Warner Bros. was on fire back in the early to mid-'90s, producing and distributing adult dramas of power and longevity including (but not limited to) Goodfellas, Dogfight, JFK, Malcolm X, Unforgiven and Natural Born Killers. A Perfect World doesn’t get the press of some of those classics but deserves a place at their table. If you haven’t seen it, I strongly recommend you do so.

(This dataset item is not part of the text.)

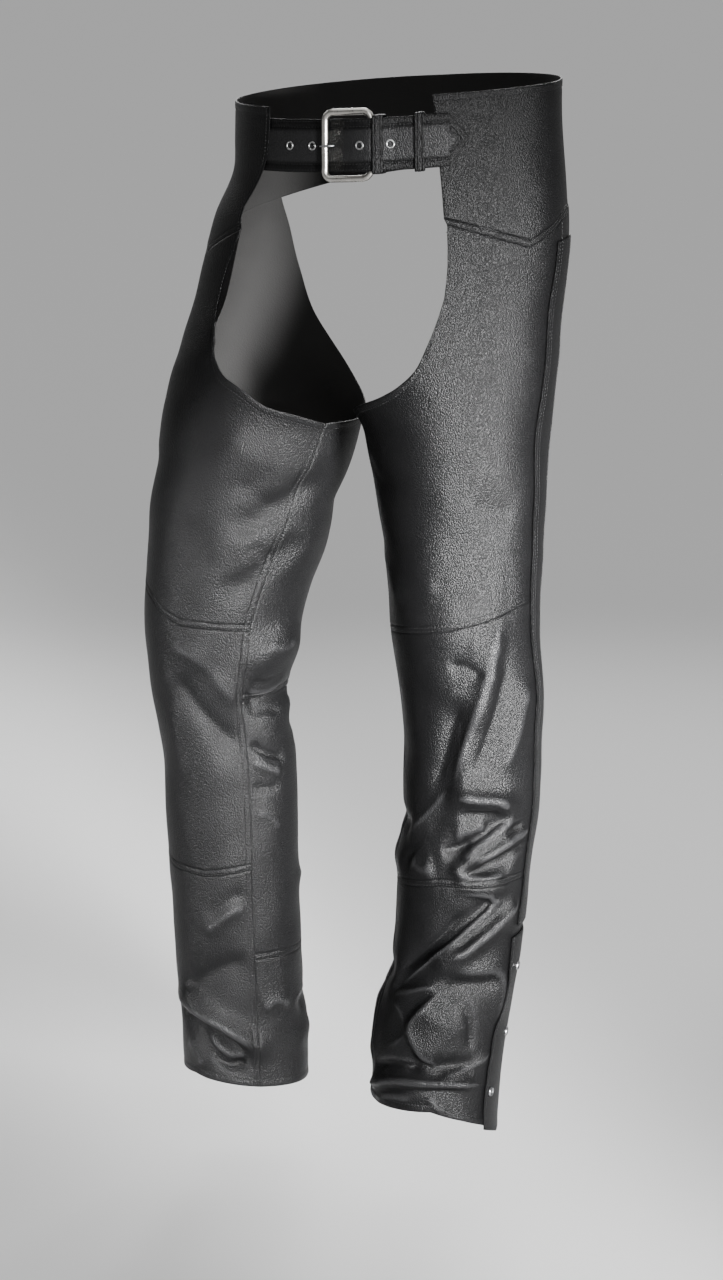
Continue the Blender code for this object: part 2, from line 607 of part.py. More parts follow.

  1. Saw this when it came out on VHS in '94 and haven't seen it since. I didn't hate it but it didn't wow me like it did you, Adam. On hindsight maybe people weren't ready to buy the shady gray Costner and Eastwood brought to their roles, preferring to see them in the roles they expected them to fit. "Unforgiven," which is another movie that's not a clear-cut good guy/bad guy movie, probably got by from the years of western movie goodwill that Eastwood had bought himself for years from his loyal audience. The more recent movie that "A Perfect World" reminds me most of is "No Country for Old Men," a study of people, imperfect and flawed but with some good in them (except for the Terminator-like Anton Chigurh) trying to get by in a world that has left them behind. I guess it comes to director intent. Back in '93 was more humanist, more likely to emphasize the good in humanity versus The Coen's propensity for cinematic nihilism and pitch-dark humor. They'd make a fascinating double bill together.

    My new to me movie from 1993 (I'll be doing one a day leading up to Saturday's Film Fest extravaganza): Brian De Palma's CARLITO'S WAY.

  2. Great stuff. In the right mood, I might put A Perfect World into the top two or three films Eastwood has directed. It's (by my estimation anyway) the best movie about absent fathers and sons I've ever seen, with its portrayals of multiple layers of neglect and abuse. Also, has Costner ever been better than in the scene where he turns on the grandfather who beats his grandson?

  3. I do love this movie, and it's my second favorite of Clint Eastwood's directorial work (right behind The Outlaw Josey Wales). Clint Eastwood's 90's output, to me, is defined by themes of grey morality, and this film is definitely a part of that wave.

  4. "Laura Dern, never hotter than in this movie" is the most convincing film critique I've ever read.

  5. I just watched this and completely agree with you. This might just be Costner's best performance. This is a really special movie. I loved what it has to say about the importance of fatherhood. Great stuff.